- Delhi government spent $384,000 on a cloud seeding experiment to reduce pollution.
- Two aircraft released silver iodide flares over northwest Delhi but only caused light drizzle.
- Experts warn the attempt is “unscientific” and ineffective against the city’s large-scale smog.
- Meteorologists say Delhi’s pollution is largely local, not from stubble burning.
- Despite global failures of cloud seeding, Delhi plans more flights amid worsening AQI levels.
New Delhi’s ambitious $384,000 experiment to fight pollution through artificial rain has ended in disappointment, with experts declaring that cloud seeding cannot clear the capital’s choking air.
The trial, carried out by the Delhi government in partnership with IIT Kanpur, involved aircraft releasing silver iodide flares into the sky over northwest Delhi to trigger rainfall. Officials later claimed “light drizzle” was recorded in parts of Noida, but the faint showers barely made a dent in the thick smog that continues to blanket the city.
The move comes amid a post-Diwali air pollution crisis that has pushed Delhi’s Air Quality Index (AQI) to over 400 in several areas, placing it firmly in the “hazardous” category. Firecracker emissions, vehicular exhaust, and industrial fumes have once again turned the city into a gas chamber. Chief Minister Rekha Gupta, determined to outperform her predecessor Arvind Kejriwal on environmental measures, launched the high-profile project as a quick fix to Delhi’s chronic pollution woes.
But experts say the experiment is both scientifically unsound and economically wasteful. “You’re spending hundreds of thousands for a drizzle,” says Mohan P. George, clean air and mobility consultant at the Centre for Science and Environment. “Even if it rains in five square kilometres, it makes no impact. The technology is not so calibrated. It may rain in Delhi or in Ghaziabad or Meerut. Also, financially you can’t do it.”
Cloud seeding, a process that involves dispersing substances like silver iodide into clouds to encourage condensation and rainfall, works only under specific conditions. It requires the presence of dense, moisture-laden clouds — something rarely seen over Delhi’s dry post-monsoon skies. Scientists say the technique’s success rate remains highly uncertain, and even when it works, it produces light drizzles too weak to clean pollutants from the atmosphere. In fact, experts caution that small droplets may worsen air quality by trapping pollutants closer to the ground instead of washing them away.
“The pollution haze is purely generated over Delhi and its surrounding areas,” explains George. “Farming is only contributing 2 to 3 per cent of Delhi’s pollution woes currently.”
Despite poor scientific evidence, the Delhi government remains committed to the experiment, which involves three more scheduled flights using Cessna aircraft from Meerut. The total cost of the operation has reached $384,000, sparking criticism from opposition leaders who call the effort a “political gimmick.”

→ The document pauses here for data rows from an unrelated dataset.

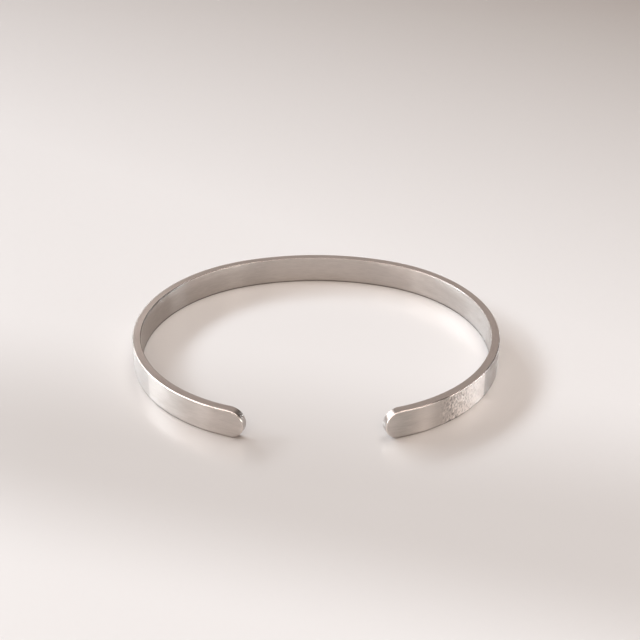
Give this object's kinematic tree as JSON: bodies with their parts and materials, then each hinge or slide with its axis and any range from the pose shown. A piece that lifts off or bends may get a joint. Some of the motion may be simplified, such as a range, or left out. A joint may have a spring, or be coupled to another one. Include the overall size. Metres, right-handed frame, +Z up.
{
  "type": "open cuff bangle",
  "caption": "Open oval cuff bangle bent from a flat steel bar, with half-round ends and a gap at the front for the wrist.",
  "frame": {"origin": "middle of the cuff's box, on the surface that its lower edge rests on", "axes": "+Z up from the resting edge, across the bar; +X across the wide way of the oval, with the gap between the tips facing -Y"},
  "size_m": [0.063, 0.0543, 0.005],
  "materials": {
    "steel": "stainless steel, finely brushed along the band to a satin shine, with a lightly hammered patch on the outer face"
  },
  "bodies": {
    "root": {"cuff_band": "steel"}
  },
  "joints": []
}
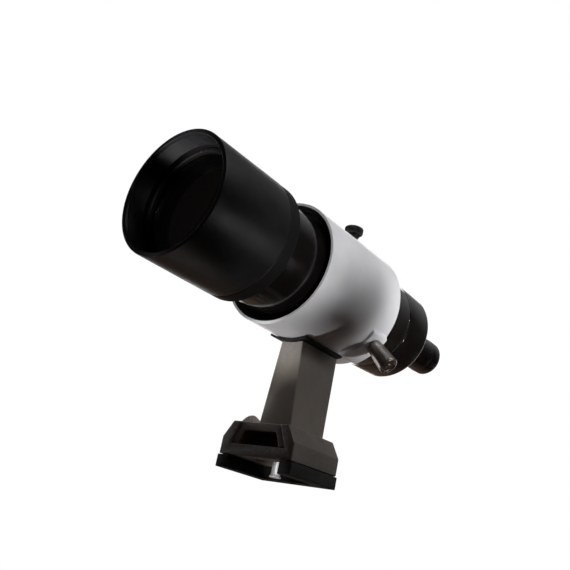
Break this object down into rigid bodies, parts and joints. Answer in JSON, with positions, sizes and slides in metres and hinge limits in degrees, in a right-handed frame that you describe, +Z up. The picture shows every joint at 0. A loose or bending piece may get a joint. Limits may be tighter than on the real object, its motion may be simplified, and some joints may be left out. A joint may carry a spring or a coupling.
{
  "type": "finder scope",
  "caption": "Straight-through finder telescope held in a long tilting ring on a tapered post, with a dovetail foot that slides into a clamped shoe.",
  "frame": {"origin": "middle of the face that rests on the telescope, on the end of the locating stud under the shoe", "axes": "-Y along the optical axis towards the sky, +Z up from the telescope to the finder, +X towards the side of the spring plunger"},
  "size_m": [0.0833, 0.231, 0.1456],
  "materials": {
    "satin_black": "satin black anodised",
    "matte_black": "matte black anodised",
    "gloss_black": "gloss black paint on aluminium",
    "knurled_black": "black anodised, knurled",
    "knurled_grey": "grey-brown anodised, knurled",
    "white_paint": "gloss white enamel on cast aluminium",
    "grey_paint": "satin grey paint on cast aluminium",
    "shoe_paint": "satin dark grey paint on cast aluminium",
    "rubber": "black rubber",
    "polished_rubber": "smooth gloss black rubber",
    "chrome": "dark nickel plate",
    "steel": "bright steel",
    "brass": "turned brass",
    "bright_aluminium": "turned, bright",
    "nylon": "natural nylon",
    "glass": "coated optical glass"
  },
  "bodies": {
    "shoe": {"shoe": "shoe_paint", "saddle_pad": "rubber", "locating_stud": "bright_aluminium", "shoe_screw_front": "steel", "shoe_screw_rear": "steel"},
    "clamp_plug": {"clamp_plug": "brass"},
    "clamp_screw": {"clamp_screw": "knurled_grey"},
    "bracket": {"bracket_stalk": "grey_paint", "stalk_gasket": "rubber", "bracket_ring": "white_paint", "ring_bolt_front": "steel", "ring_bolt_rear": "steel", "plunger_body": "chrome", "plunger_spring": "steel"},
    "plunger_pin": {"plunger_pin": "steel"},
    "o_ring": {"front_o_ring": "rubber"},
    "tube": {"main_tube": "gloss_black", "baffle_front": "matte_black", "baffle_rear": "matte_black", "rear_cap": "gloss_black", "eyepiece_tube": "gloss_black", "eyecup": "polished_rubber", "eye_retainer": "matte_black", "eye_lens": "glass", "eye_field_lens": "glass", "reticle_cell": "matte_black"},
    "top_tip": {"top_tip": "nylon"},
    "top_screw": {"top_screw": "knurled_black"},
    "side_tip": {"side_tip": "nylon"},
    "side_screw": {"side_screw": "knurled_black"},
    "objective": {"objective_crown": "glass", "objective_spacer": "matte_black", "objective_flint": "glass"},
    "front_barrel": {"dew_shield": "satin_black", "objective_retainer": "matte_black"},
    "lock_ring": {"lock_ring": "matte_black"}
  },
  "joints": [
    {"name": "foot_slide", "type": "slide", "parent": "shoe", "child": "bracket", "axis": [0, -1, 0], "range_m": [0, 0.045]},
    {"name": "clamp_travel", "type": "slide", "parent": "shoe", "child": "clamp_plug", "axis": [-0.8432, 0, 0.5376], "range_m": [0, 0.00165]},
    {"name": "clamp_turn", "type": "hinge", "parent": "clamp_plug", "child": "clamp_screw", "pos_m": [-0.01965, 0.0096, 0.0186], "axis": [-0.8432, 0, 0.5376], "range_deg": [0, 720]},
    {"name": "aim_yaw", "type": "hinge", "parent": "bracket", "child": "o_ring", "pos_m": [0, -0.0233, 0.1003], "axis": [0, 0, 1], "range_deg": [-0.9, 0.9]},
    {"name": "aim_pitch", "type": "hinge", "parent": "o_ring", "child": "tube", "pos_m": [0, -0.0233, 0.1003], "axis": [1, 0, 0], "range_deg": [-0.9, 0.9]},
    {"name": "plunger_travel", "type": "slide", "parent": "bracket", "child": "plunger_pin", "axis": [0.7071, 0, -0.7071], "range_m": [-0.0007, 0.0007]},
    {"name": "top_travel", "type": "slide", "parent": "bracket", "child": "top_tip", "axis": [0, 0, 1], "range_m": [-0.0009, 0.0009]},
    {"name": "top_turn", "type": "hinge", "parent": "top_tip", "child": "top_screw", "pos_m": [0, 0.0265, 0.1003], "axis": [0, 0, 1], "range_deg": [-360, 360]},
    {"name": "side_travel", "type": "slide", "parent": "bracket", "child": "side_tip", "axis": [-1, 0, 0], "range_m": [-0.0009, 0.0009]},
    {"name": "side_turn", "type": "hinge", "parent": "side_tip", "child": "side_screw", "pos_m": [0, 0.0265, 0.1003], "axis": [-1, 0, 0], "range_deg": [-360, 360]},
    {"name": "focus_travel", "type": "slide", "parent": "tube", "child": "objective", "axis": [0, -1, 0], "range_m": [0, 0.0031]},
    {"name": "focus_turn", "type": "hinge", "parent": "objective", "child": "front_barrel", "pos_m": [0, -0.0835, 0.1003], "axis": [0, -1, 0], "range_deg": [0, 1080]},
    {"name": "lock_turn", "type": "hinge", "parent": "tube", "child": "lock_ring", "pos_m": [0, -0.0573, 0.1003], "axis": [0, 1, 0], "range_deg": [0, 90]}
  ],
  "couplings": [
    {"joint": "clamp_travel", "follows": "clamp_turn", "m_per_rad": 0.00012732},
    {"joint": "plunger_travel", "follows": "aim_pitch", "m_per_rad": -0.037335},
    {"joint": "top_travel", "follows": "aim_pitch", "m_per_rad": 0.0498},
    {"joint": "top_turn", "follows": "aim_pitch", "ratio": 391.13},
    {"joint": "side_travel", "follows": "aim_yaw", "m_per_rad": 0.0498},
    {"joint": "side_turn", "follows": "aim_yaw", "ratio": 391.13},
    {"joint": "focus_travel", "follows": "focus_turn", "m_per_rad": 0.00015915}
  ]
}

Globally, cloud seeding has a history of mixed results. Trials in the United States, China, Australia, and Pakistan have shown little or no measurable success. Pakistan’s 2023 effort, conducted with UAE support, failed to produce meaningful rainfall, while similar experiments in Maharashtra, Tamil Nadu, and Karnataka have yielded inconsistent outcomes.
As Delhi continues to battle one of the worst air quality levels in the world — ahead of even Lahore — experts stress that only long-term structural reforms can fix the problem. Reducing vehicular emissions, regulating industries, promoting electric mobility, and enforcing construction dust control are the real solutions. Until then, as environmentalists warn, hundreds of thousands of dollars will keep evaporating into Delhi’s grey skies — with nothing but drizzle and disappointment in return.